*DIRECTIONS FOR THIS TASK*
Return the listing below in full, with every line exactly as it is.

:: PROVIDED MATERIAL

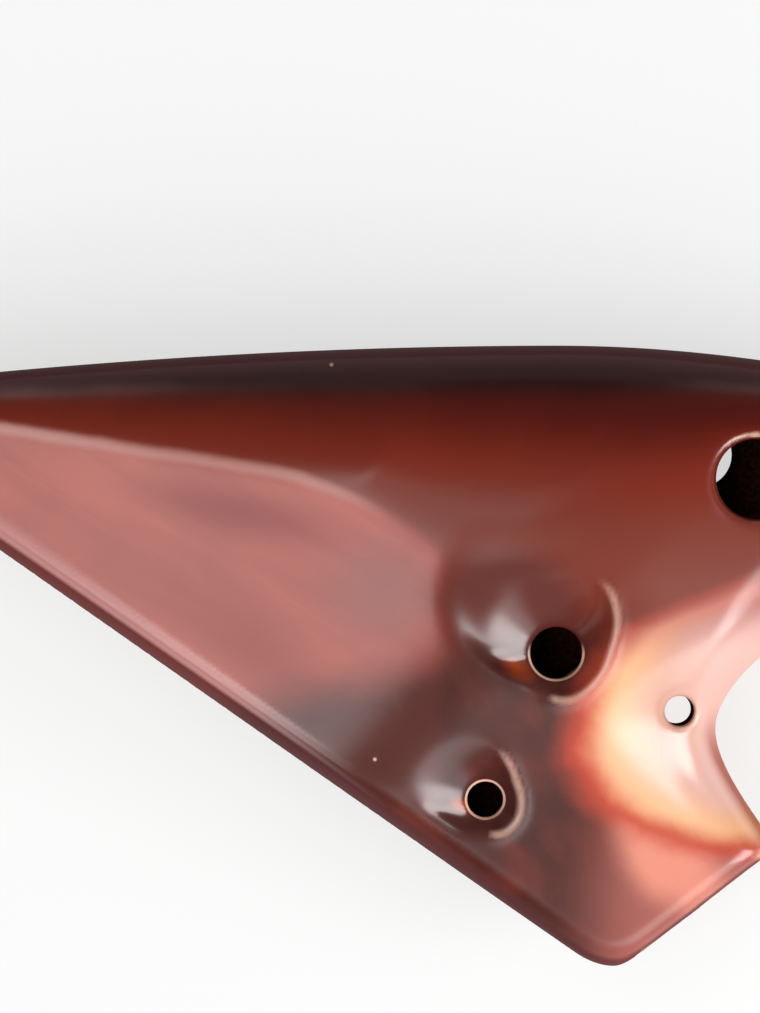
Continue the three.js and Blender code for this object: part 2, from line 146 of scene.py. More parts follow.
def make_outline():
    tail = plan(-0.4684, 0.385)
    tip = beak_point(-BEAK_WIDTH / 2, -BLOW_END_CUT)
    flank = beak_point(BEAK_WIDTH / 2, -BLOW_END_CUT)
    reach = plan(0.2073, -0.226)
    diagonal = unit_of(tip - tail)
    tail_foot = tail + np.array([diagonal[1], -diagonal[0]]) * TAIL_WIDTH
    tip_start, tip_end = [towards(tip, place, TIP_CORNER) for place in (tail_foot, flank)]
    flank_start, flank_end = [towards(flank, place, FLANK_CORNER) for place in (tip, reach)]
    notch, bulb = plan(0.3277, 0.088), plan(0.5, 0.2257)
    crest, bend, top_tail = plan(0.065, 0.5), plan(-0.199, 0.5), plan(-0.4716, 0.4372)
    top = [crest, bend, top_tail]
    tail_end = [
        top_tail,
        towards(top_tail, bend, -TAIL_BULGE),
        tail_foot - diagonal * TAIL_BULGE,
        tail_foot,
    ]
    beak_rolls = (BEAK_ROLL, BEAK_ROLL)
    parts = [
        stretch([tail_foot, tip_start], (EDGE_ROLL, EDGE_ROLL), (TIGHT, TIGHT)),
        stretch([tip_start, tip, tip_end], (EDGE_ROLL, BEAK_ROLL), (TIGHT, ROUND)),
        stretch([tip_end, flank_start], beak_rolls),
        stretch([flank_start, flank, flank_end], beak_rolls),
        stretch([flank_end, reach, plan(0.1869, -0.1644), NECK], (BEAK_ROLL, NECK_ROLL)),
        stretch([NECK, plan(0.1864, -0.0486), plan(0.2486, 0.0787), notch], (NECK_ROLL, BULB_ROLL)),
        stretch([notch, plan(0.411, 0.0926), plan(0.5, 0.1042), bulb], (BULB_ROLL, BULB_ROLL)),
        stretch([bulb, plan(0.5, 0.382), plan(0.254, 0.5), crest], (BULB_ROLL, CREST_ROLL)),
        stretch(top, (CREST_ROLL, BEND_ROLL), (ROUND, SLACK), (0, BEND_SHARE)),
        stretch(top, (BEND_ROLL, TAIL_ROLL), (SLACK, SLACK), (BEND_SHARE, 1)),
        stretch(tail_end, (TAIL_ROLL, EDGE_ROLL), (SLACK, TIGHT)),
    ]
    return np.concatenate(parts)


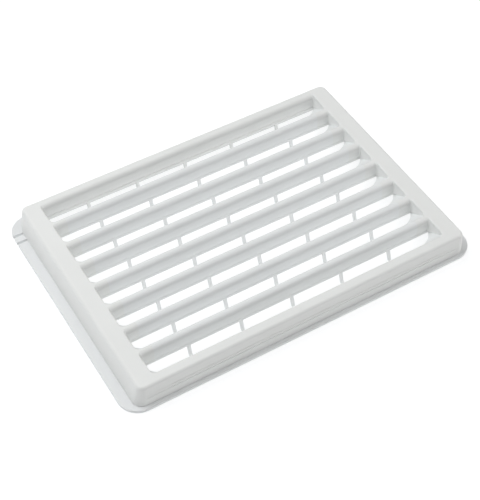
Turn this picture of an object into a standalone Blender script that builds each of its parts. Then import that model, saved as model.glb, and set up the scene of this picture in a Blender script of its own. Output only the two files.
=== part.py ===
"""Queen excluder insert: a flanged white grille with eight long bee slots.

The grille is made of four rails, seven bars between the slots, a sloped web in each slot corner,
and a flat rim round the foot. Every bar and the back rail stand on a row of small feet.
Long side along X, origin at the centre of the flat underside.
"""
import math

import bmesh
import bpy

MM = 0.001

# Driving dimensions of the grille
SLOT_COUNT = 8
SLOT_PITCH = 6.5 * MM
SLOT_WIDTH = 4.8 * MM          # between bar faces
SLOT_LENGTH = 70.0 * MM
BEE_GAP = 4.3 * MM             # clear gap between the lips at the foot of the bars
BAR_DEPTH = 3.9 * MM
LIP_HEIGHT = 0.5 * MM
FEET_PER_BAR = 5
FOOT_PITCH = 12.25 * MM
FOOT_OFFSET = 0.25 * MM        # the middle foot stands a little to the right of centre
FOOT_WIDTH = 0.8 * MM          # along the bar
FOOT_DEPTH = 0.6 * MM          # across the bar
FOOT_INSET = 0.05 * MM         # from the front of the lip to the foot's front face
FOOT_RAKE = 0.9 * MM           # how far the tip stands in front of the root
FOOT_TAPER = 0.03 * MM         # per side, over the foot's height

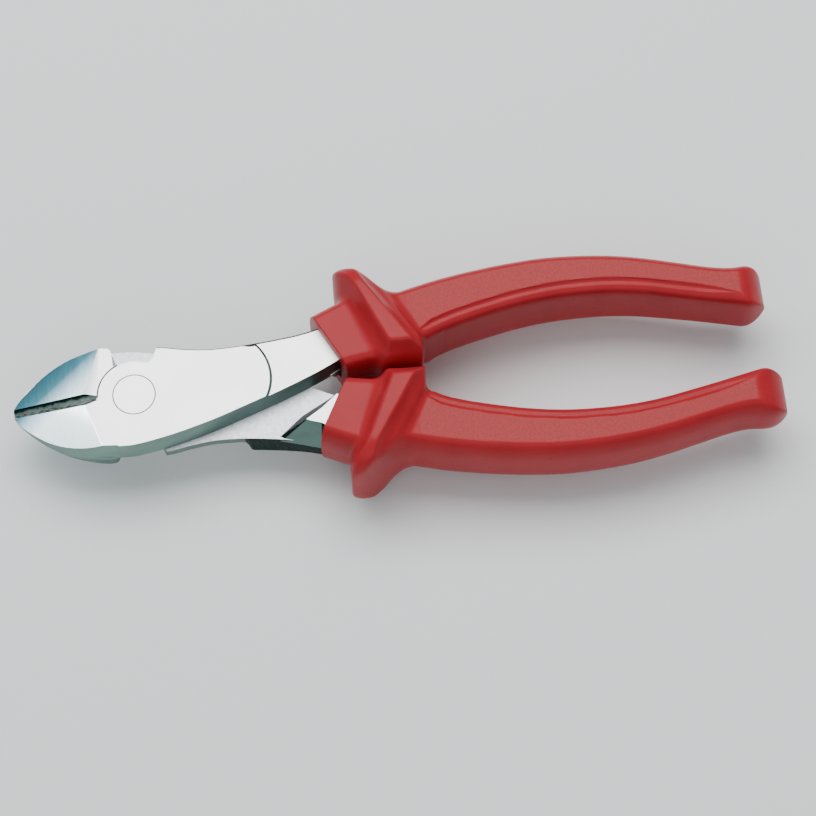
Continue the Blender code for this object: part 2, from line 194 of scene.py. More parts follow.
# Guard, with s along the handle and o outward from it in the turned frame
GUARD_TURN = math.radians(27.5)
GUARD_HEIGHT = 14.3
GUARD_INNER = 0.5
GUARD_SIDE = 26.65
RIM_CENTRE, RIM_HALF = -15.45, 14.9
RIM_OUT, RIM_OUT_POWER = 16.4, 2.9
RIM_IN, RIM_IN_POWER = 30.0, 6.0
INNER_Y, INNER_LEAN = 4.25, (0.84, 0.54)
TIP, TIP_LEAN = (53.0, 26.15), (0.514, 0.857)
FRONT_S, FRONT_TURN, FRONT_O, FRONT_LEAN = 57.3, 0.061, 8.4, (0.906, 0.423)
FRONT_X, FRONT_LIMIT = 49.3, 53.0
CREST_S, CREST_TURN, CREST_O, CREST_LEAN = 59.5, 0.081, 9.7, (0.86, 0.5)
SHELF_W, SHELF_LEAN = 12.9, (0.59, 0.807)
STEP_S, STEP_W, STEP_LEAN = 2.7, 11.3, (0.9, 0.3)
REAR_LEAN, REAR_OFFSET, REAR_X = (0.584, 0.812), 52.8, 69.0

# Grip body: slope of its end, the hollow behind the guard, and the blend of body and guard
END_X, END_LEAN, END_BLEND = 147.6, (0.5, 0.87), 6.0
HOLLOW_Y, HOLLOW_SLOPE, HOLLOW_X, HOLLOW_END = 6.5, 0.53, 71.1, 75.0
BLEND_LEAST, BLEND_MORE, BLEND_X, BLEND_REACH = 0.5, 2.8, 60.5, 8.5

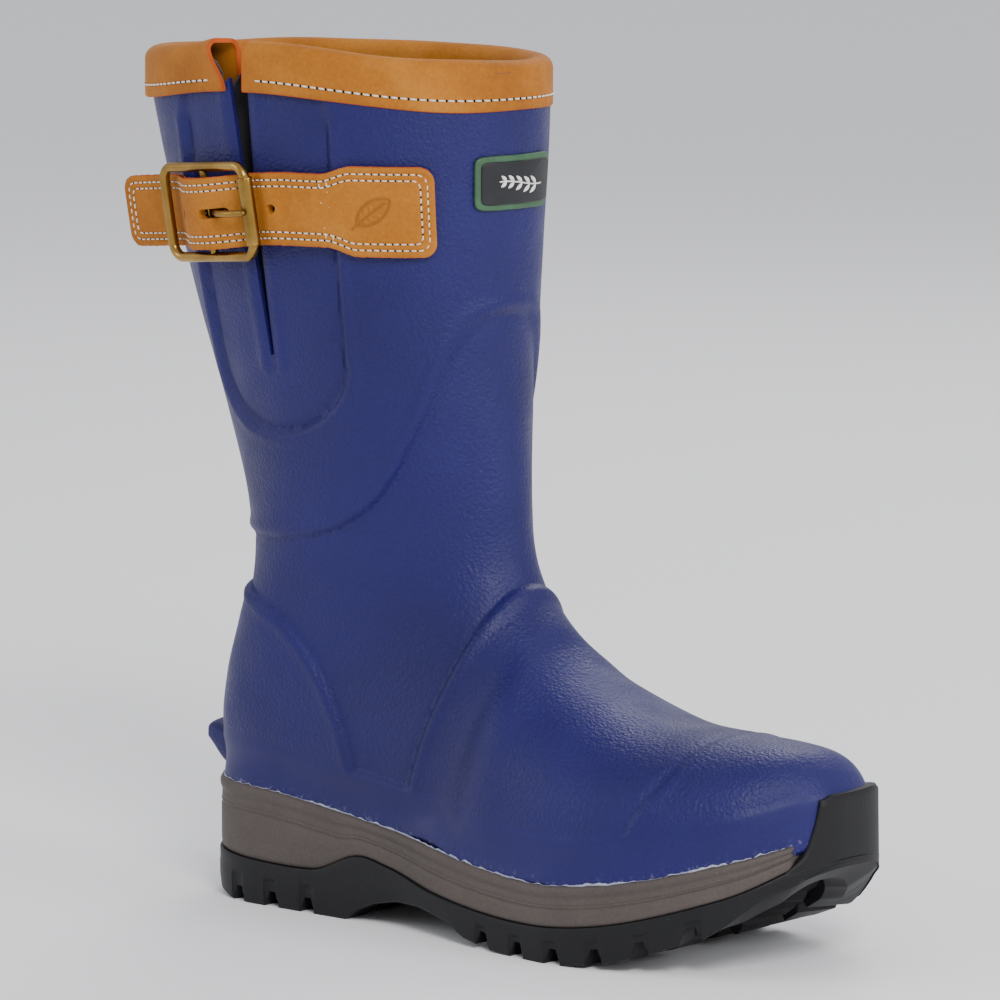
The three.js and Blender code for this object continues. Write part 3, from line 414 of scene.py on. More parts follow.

::::

*EXERCISE SOLUTION*
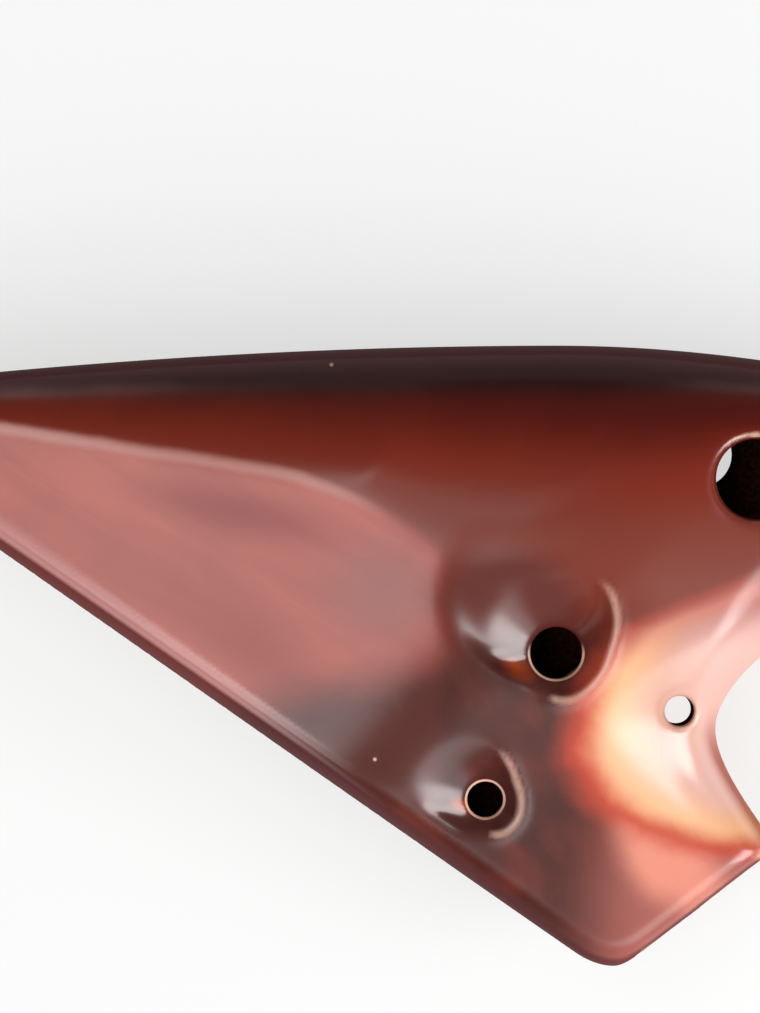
Continue the three.js and Blender code for this object: part 2, from line 146 of scene.py. More parts follow.
def make_outline():
    tail = plan(-0.4684, 0.385)
    tip = beak_point(-BEAK_WIDTH / 2, -BLOW_END_CUT)
    flank = beak_point(BEAK_WIDTH / 2, -BLOW_END_CUT)
    reach = plan(0.2073, -0.226)
    diagonal = unit_of(tip - tail)
    tail_foot = tail + np.array([diagonal[1], -diagonal[0]]) * TAIL_WIDTH
    tip_start, tip_end = [towards(tip, place, TIP_CORNER) for place in (tail_foot, flank)]
    flank_start, flank_end = [towards(flank, place, FLANK_CORNER) for place in (tip, reach)]
    notch, bulb = plan(0.3277, 0.088), plan(0.5, 0.2257)
    crest, bend, top_tail = plan(0.065, 0.5), plan(-0.199, 0.5), plan(-0.4716, 0.4372)
    top = [crest, bend, top_tail]
    tail_end = [
        top_tail,
        towards(top_tail, bend, -TAIL_BULGE),
        tail_foot - diagonal * TAIL_BULGE,
        tail_foot,
    ]
    beak_rolls = (BEAK_ROLL, BEAK_ROLL)
    parts = [
        stretch([tail_foot, tip_start], (EDGE_ROLL, EDGE_ROLL), (TIGHT, TIGHT)),
        stretch([tip_start, tip, tip_end], (EDGE_ROLL, BEAK_ROLL), (TIGHT, ROUND)),
        stretch([tip_end, flank_start], beak_rolls),
        stretch([flank_start, flank, flank_end], beak_rolls),
        stretch([flank_end, reach, plan(0.1869, -0.1644), NECK], (BEAK_ROLL, NECK_ROLL)),
        stretch([NECK, plan(0.1864, -0.0486), plan(0.2486, 0.0787), notch], (NECK_ROLL, BULB_ROLL)),
        stretch([notch, plan(0.411, 0.0926), plan(0.5, 0.1042), bulb], (BULB_ROLL, BULB_ROLL)),
        stretch([bulb, plan(0.5, 0.382), plan(0.254, 0.5), crest], (BULB_ROLL, CREST_ROLL)),
        stretch(top, (CREST_ROLL, BEND_ROLL), (ROUND, SLACK), (0, BEND_SHARE)),
        stretch(top, (BEND_ROLL, TAIL_ROLL), (SLACK, SLACK), (BEND_SHARE, 1)),
        stretch(tail_end, (TAIL_ROLL, EDGE_ROLL), (SLACK, TIGHT)),
    ]
    return np.concatenate(parts)


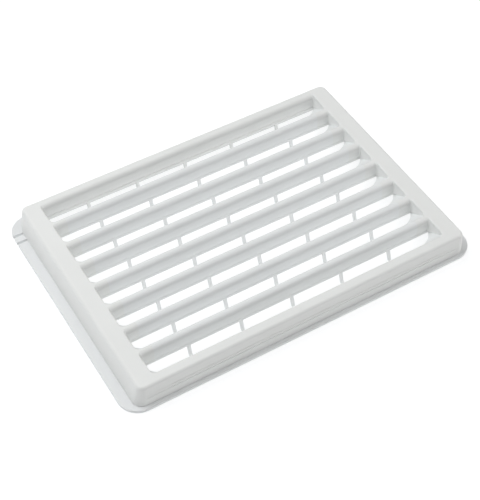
Turn this picture of an object into a standalone Blender script that builds each of its parts. Then import that model, saved as model.glb, and set up the scene of this picture in a Blender script of its own. Output only the two files.
=== part.py ===
"""Queen excluder insert: a flanged white grille with eight long bee slots.

The grille is made of four rails, seven bars between the slots, a sloped web in each slot corner,
and a flat rim round the foot. Every bar and the back rail stand on a row of small feet.
Long side along X, origin at the centre of the flat underside.
"""
import math

import bmesh
import bpy

MM = 0.001

# Driving dimensions of the grille
SLOT_COUNT = 8
SLOT_PITCH = 6.5 * MM
SLOT_WIDTH = 4.8 * MM          # between bar faces
SLOT_LENGTH = 70.0 * MM
BEE_GAP = 4.3 * MM             # clear gap between the lips at the foot of the bars
BAR_DEPTH = 3.9 * MM
LIP_HEIGHT = 0.5 * MM
FEET_PER_BAR = 5
FOOT_PITCH = 12.25 * MM
FOOT_OFFSET = 0.25 * MM        # the middle foot stands a little to the right of centre
FOOT_WIDTH = 0.8 * MM          # along the bar
FOOT_DEPTH = 0.6 * MM          # across the bar
FOOT_INSET = 0.05 * MM         # from the front of the lip to the foot's front face
FOOT_RAKE = 0.9 * MM           # how far the tip stands in front of the root
FOOT_TAPER = 0.03 * MM         # per side, over the foot's height

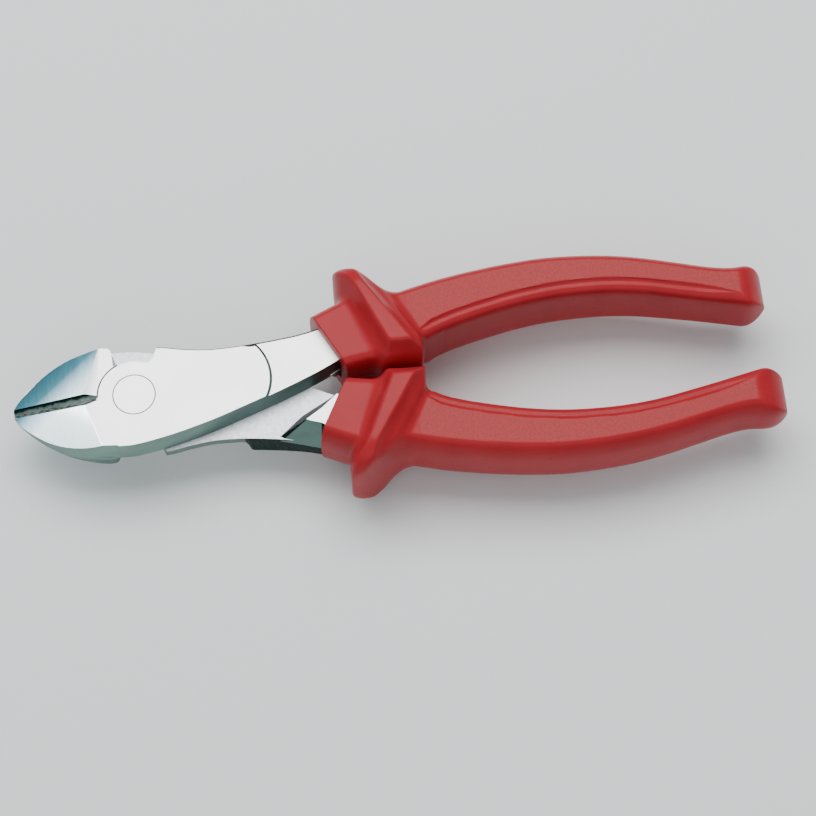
Continue the Blender code for this object: part 2, from line 194 of scene.py. More parts follow.
# Guard, with s along the handle and o outward from it in the turned frame
GUARD_TURN = math.radians(27.5)
GUARD_HEIGHT = 14.3
GUARD_INNER = 0.5
GUARD_SIDE = 26.65
RIM_CENTRE, RIM_HALF = -15.45, 14.9
RIM_OUT, RIM_OUT_POWER = 16.4, 2.9
RIM_IN, RIM_IN_POWER = 30.0, 6.0
INNER_Y, INNER_LEAN = 4.25, (0.84, 0.54)
TIP, TIP_LEAN = (53.0, 26.15), (0.514, 0.857)
FRONT_S, FRONT_TURN, FRONT_O, FRONT_LEAN = 57.3, 0.061, 8.4, (0.906, 0.423)
FRONT_X, FRONT_LIMIT = 49.3, 53.0
CREST_S, CREST_TURN, CREST_O, CREST_LEAN = 59.5, 0.081, 9.7, (0.86, 0.5)
SHELF_W, SHELF_LEAN = 12.9, (0.59, 0.807)
STEP_S, STEP_W, STEP_LEAN = 2.7, 11.3, (0.9, 0.3)
REAR_LEAN, REAR_OFFSET, REAR_X = (0.584, 0.812), 52.8, 69.0

# Grip body: slope of its end, the hollow behind the guard, and the blend of body and guard
END_X, END_LEAN, END_BLEND = 147.6, (0.5, 0.87), 6.0
HOLLOW_Y, HOLLOW_SLOPE, HOLLOW_X, HOLLOW_END = 6.5, 0.53, 71.1, 75.0
BLEND_LEAST, BLEND_MORE, BLEND_X, BLEND_REACH = 0.5, 2.8, 60.5, 8.5

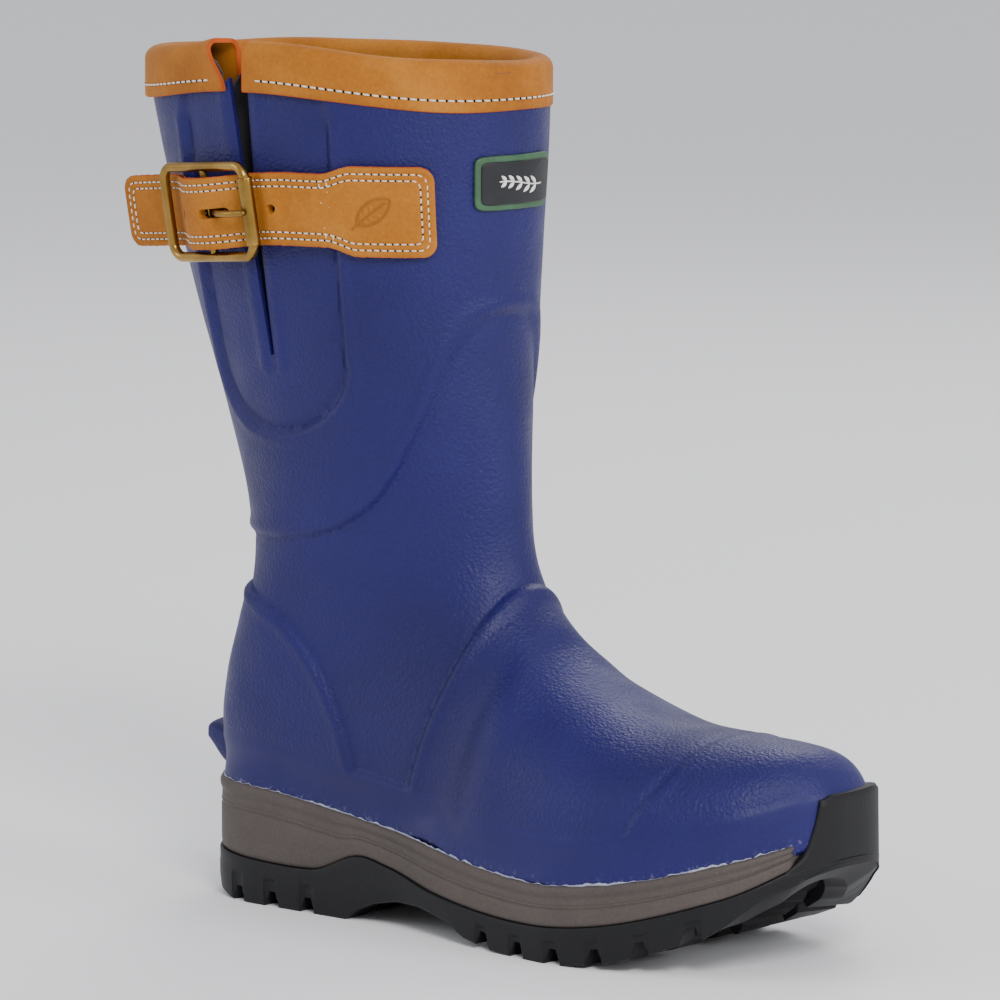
The three.js and Blender code for this object continues. Write part 3, from line 414 of scene.py on. More parts follow.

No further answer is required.